Not every role needs every behavior in equal measure. The relative weighting changes by role. Here is the calibration we use across enterprise deployments:

Behavior
Sales rep
Customer service agent
Active listening
Critical — discovery depends on it
Critical — escalations escalate when listening fails
Reflection before response
High — buyers feel heard, deals progress
Critical — customers calm when reflection lands
Outcome anchoring
Critical — drives demo to close
Medium — useful in retention conversations
Tone calibration
Medium — matters when buyer gets defensive
Critical — every escalation starts here
Forwardable artifact
High — champion needs ammunition
Medium — useful post-resolution summary
Communication scenario on Retorio. The platform scores listening behavior (interrupt frequency), reflection (paraphrase markers), and framing (outcome anchors) per session.
What Retorio Coaches

Retorio scores 140+ behavioral signals including specific communication markers: interrupt frequency, paraphrase usage, outcome anchor density, tone calibration moments. The platform is used across enterprise sales, customer service, and leadership teams, with 4,609 reps coached on the underlying rubric.

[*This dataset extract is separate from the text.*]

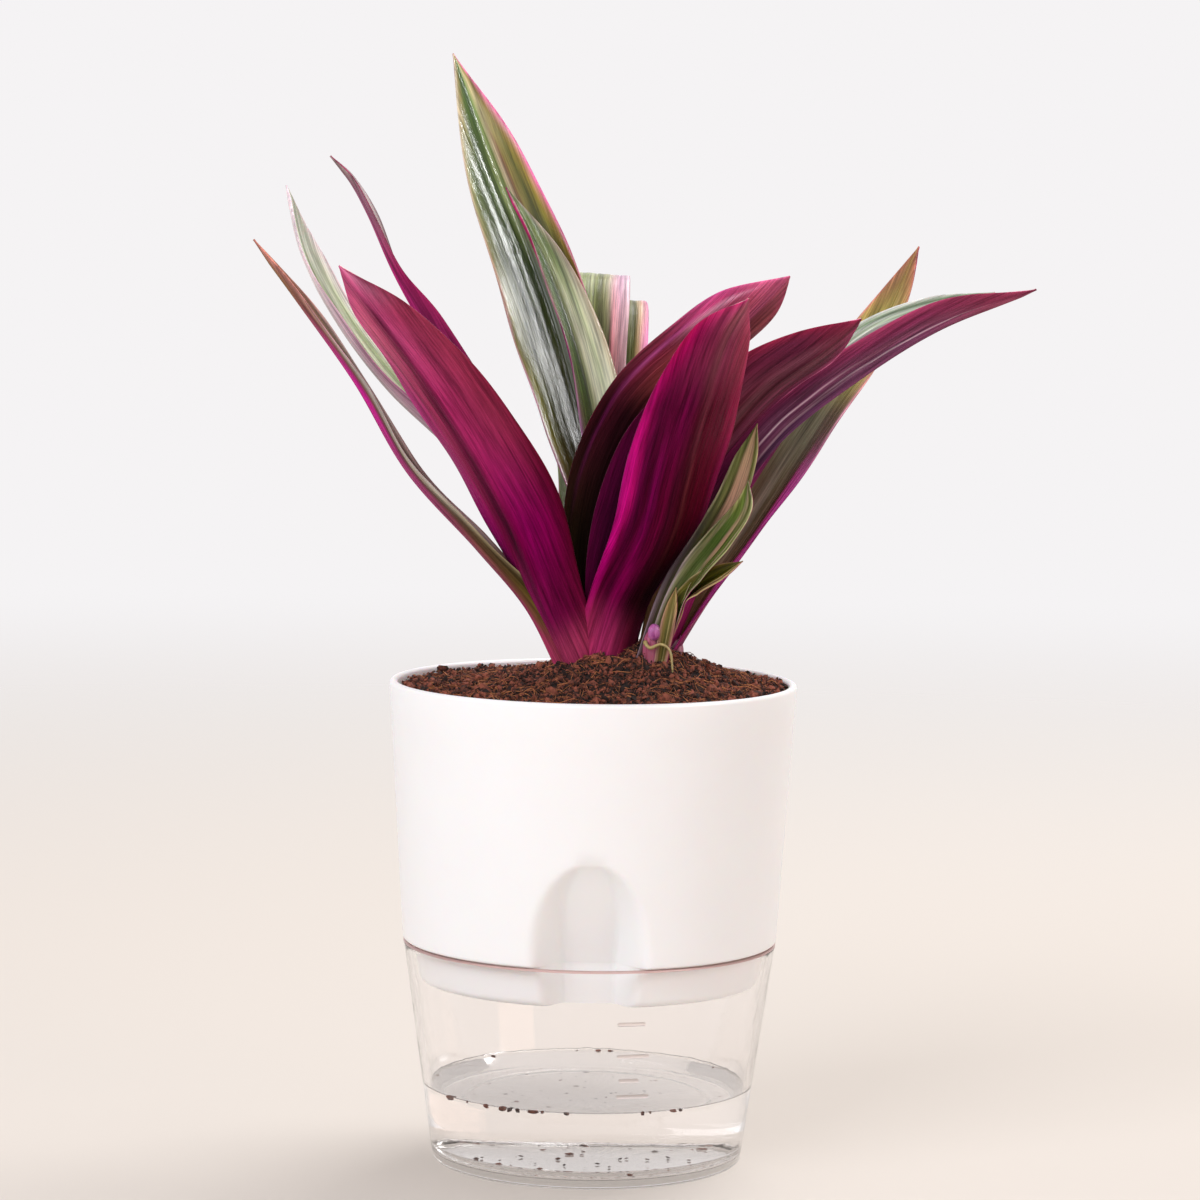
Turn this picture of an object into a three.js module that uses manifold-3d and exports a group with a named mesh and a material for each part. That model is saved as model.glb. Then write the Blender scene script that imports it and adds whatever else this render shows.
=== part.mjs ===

A European telecoms service team used Retorio for 90 days of communication coaching. The coached cohort showed 19-point higher post-escalation NPS and 27% fewer manager re-escalations compared to the control group. The behaviors coached were reflection before response and tone calibration.

What Communication Training Should Not Be

Five patterns that absorb budget without moving behavior. Each one feels like training, none of them is.

What to avoid
Half-day workshops on the "7 Cs of communication." Frameworks are useful as language. They are not useful as training. Without scenario practice the rep cannot apply them on a real call.
"How to deliver feedback" courses without a practice loop. The same employee who passes the course quiz will give the same imprecise feedback to their reports next week. Knowledge without practice does not transfer.
Personality-based training (DiSC, MBTI, etc.) framed as communication. Useful for self-awareness, not useful as a behavior-building program. Reps can know their personality type and still interrupt every customer.
Generic listening modules without measurement. Counting "did they listen" with a 1-5 rating is not data. Counting interruptions per minute on recorded calls is data. The first feels like training, the second is.
Annual training events without weekly reinforcement. The half-life of a workshop is roughly 6 weeks. By week 8 the rep has forgotten 80% of it. The fix is weekly micro-practice, not a louder annual event.
Retorio is GDPR/DSGVO compliant, ISO 27001 certified, EU AI Act aligned, and hosted on GCP with EU data residency, the compliance posture L&D and procurement teams require from a behavioral coaching vendor.
Key Takeaways
Communication is 80% listening behavior, 20% talking behavior. Most training inverts this ratio and fails.
Four observable behaviors carry the value: active listening, reflection before response, outcome anchoring, tone calibration.
One behavior per week for 4 weeks beats a half-day workshop by a wide margin. The reps retain it because they practiced it.
Measure behavior on recorded calls, not on self-rated quizzes. Count interruptions per minute, count paraphrase moments. Numbers, not feelings.
The role calibration matters: customer service teams need tone calibration most, sales reps need outcome anchoring most. Coach the dominant behavior per role.

Run a 4-week communication cycle with Retorio

Each scenario takes 10 minutes, scores the named communication behavior automatically, and feeds the next practice back to the employee. The manager spends 15 minutes per rep per week on the dashboard. No half-day workshops required.

Start with Retorio

FAQ: Communication Skills Training for Employees

What is communication skills training for employees?

It is structured practice that builds observable, measurable communication behaviors: active listening, reflection (paraphrase before response), outcome anchoring (framing messages on what changes for the customer, not on features), and tone calibration under pressure. The most effective format is scenario-based behavioral practice with feedback on recorded conversations, not slide-deck workshops or framework courses.

How is communication training in 2026 different from 5 years ago?

Two shifts. (1) Behavioral measurement replaces self-assessment. Instead of "I feel I am a better listener," it is "interrupts per minute dropped from 1.8 to 0.6 on recorded calls." (2) AI scenario practice replaces the half-day workshop. Each rep gets 2-3 micro-practice sessions per week with a virtual customer, scored by AI, debriefed by the manager via dashboard. The total practice volume is 10× higher than the workshop model.

How long until communication behavior change shows up in customer outcomes?

Behavioral signal in 2-3 weeks (the rep changes how they listen on the call). Behavior carrying into all conversations by week 4-6. Customer outcome metrics (CSAT, NPS, escalation reduction, deal progression) typically shift at 60-90 days. Faster is suspicious. Slower usually means reinforcement is missing.

Does this work for non-customer-facing teams?

Yes. The four behaviors translate to internal communication: listening (1:1 with reports), reflection (cross-team handoffs), outcome anchoring (project status updates), tone calibration (conflict moments). The measurement changes (less recorded conversations, more peer feedback), but the structure and the named behaviors stay the same.

Can we run this without a coaching platform?

It works, but the bandwidth bottleneck is real. A manager listening to 5 calls per rep per week across an 8-rep team is 40 calls per week, that does not fit in any manager's calendar. A coaching platform like Retorio scores the named behavior automatically and surfaces the dashboard, so the manager moves from review work to oversight. The playbook is the same, the throughput goes up 10×.